Diyor ki: "Boş ver bu hikaye işlerini falan, sen benim hayatımı yaz benim. Ben var ya, off o, ne günler ne geceler..."Tahmin de edebileceğiniz gibi bunu söyleyen yakın biri. Hayatını şöyle yada böyle biliyorum. Düz devlet memuru hayatta ne kadar sıkıntı çekebilecekse o kadar sıkıntı çekmiş. Karakterinin olumlu olarak çok ekstra özellikli bir yanı yok. Olumsuz olarak yönleriyle uzun bir listede toplanabilir. Bana "benim hayatım roman" derken yüzündeki inanmışlığı görseniz, gerçekten hayatının inanılmaz olaylarla falan yoğrulduğunu sanırsınız. Yok öyle bir şey. Peşin söyleyeyim, sizin hayatınızda da bir numara yok.
Benim hayatımın sadece bir bölümü anlatmaya değer bir hal aldı, onda da roman değil iki üç blog yazısı oldu. Başka bir numara benim hayatta da yok. Bazen gördüğün, kıyımda yaşanan, duyduğum şeylerden, karakterimde olan özelliklerden bir harman yapıp hikayenin bir köşesine ekliyorum ama şimdiye kadar yazdığım hiçbir hikayenin teması yaşadığım bir olay olmadı. Hepiniz gibi bir hayatım var işte. Kendimce uzun ve kısa vadeli planlarım, başarı ve başarısızlıklarım, üzüldüğüm, kızdığım, sevindğim, mutlu olduğum olaylarım, bolca hatalarım, nadiren faydalarım...
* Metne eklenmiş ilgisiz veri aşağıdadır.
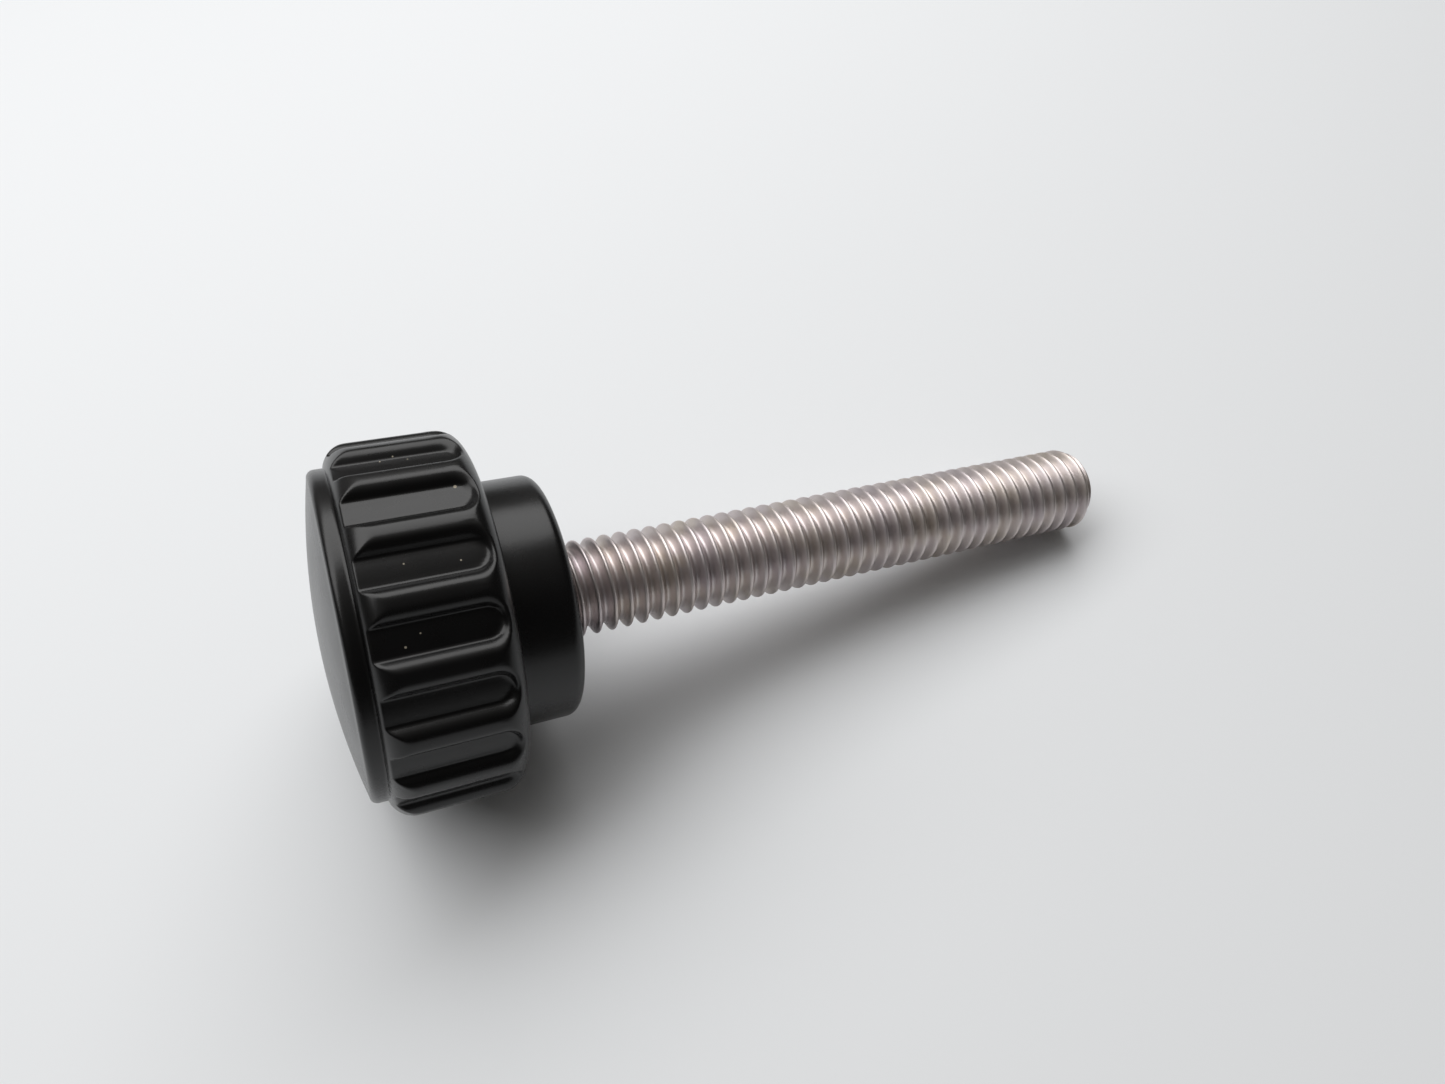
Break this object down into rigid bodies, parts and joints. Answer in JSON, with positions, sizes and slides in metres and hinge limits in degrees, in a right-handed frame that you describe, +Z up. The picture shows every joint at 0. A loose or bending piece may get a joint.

Sanıyoruz ki, hayat sadece bize kötü davranıyor. En büyük çile bize yazılmış. Talih gülen yüzünü asla bize dönmemiş. Dost bildiklerimizin hepsi aslında arkalarında saplanmaya hazır hançerler taşıyorlarmış. Aşık olduğumuz insan aslında bizi bir gün bile sevmemiş. Çevremiz, merhametten nasibini almamış canavarlarca sarılmış. Tüm bunlara rağmen biz, Avrupa'nın Orta Çağ masallarındaki şövalyeler gibi onur ve doğruluk için dimdik ayakta durmuşuz. Hayat boyu değil ama hayatın bir noktasında böyle düşündüğümüz kesin oluyor. Yok canlarım, hepimiz sıradan insanlarız. Hatta, hayatı roman haline getirilmiş insanların hayatları bile sıradandı. Yazar onu süsledi, püsledi öyle önümüze koydu.
Şimdi bütün söylediklerimi elimin tersiyle itmek gibi olacak ama çevremde hayatı romana konu olabilecek insanlar da yok değil. Birebir aktarım olmasa da, ayrıltılı bir esinlenme diyebilirim. Karakterleri ve verdikleri kararlar üzerinden yürüyen bir şeyler. Dört dörtlük gibi görünen hayatlarının aslında ne kadar çamura bulanmış olduğunu, kendilerini kendilerinin kurban ettiğini, kurdukları hayal dünyalarından hiç çıkamadıklarını... Benzeri şeyleri tanıdığım bazı insanların hayatları üzerinden anlatabilirim. Bu da birinin "benim hayatım roman" demesine en yakın roman olur. Eyvallah der yazarsam, ya okuduğunda benden ve eserden nefret eder ya da bunun benimle ne alakası var der. Başka bir sonuç olmaz.
Hiçbirimizin hayatı roman olmaz dediğim için hayatlarımızı sıkıcı bulduğumu sanmayın. Sorun benim roman-film anlayışımın birinin hayatı üzerinden gitmemesinde. Aslında hayatlarımız oldukça eğlenceli. Bunu şey gibi düşünün, Tolstoy'un Diriliş'inde aristokrat bir adamla, geçmişten diyet borcu olduğu kadın arasındaki ilişkiyi anlattığı kitabında en az ilgi çekici şey bu temel kurguydu. Aslında anlatılan bu ikilinin ilişkisi değildi. O sadece diğer şeyleri anlatmak için kullanılan bir yöntemdi.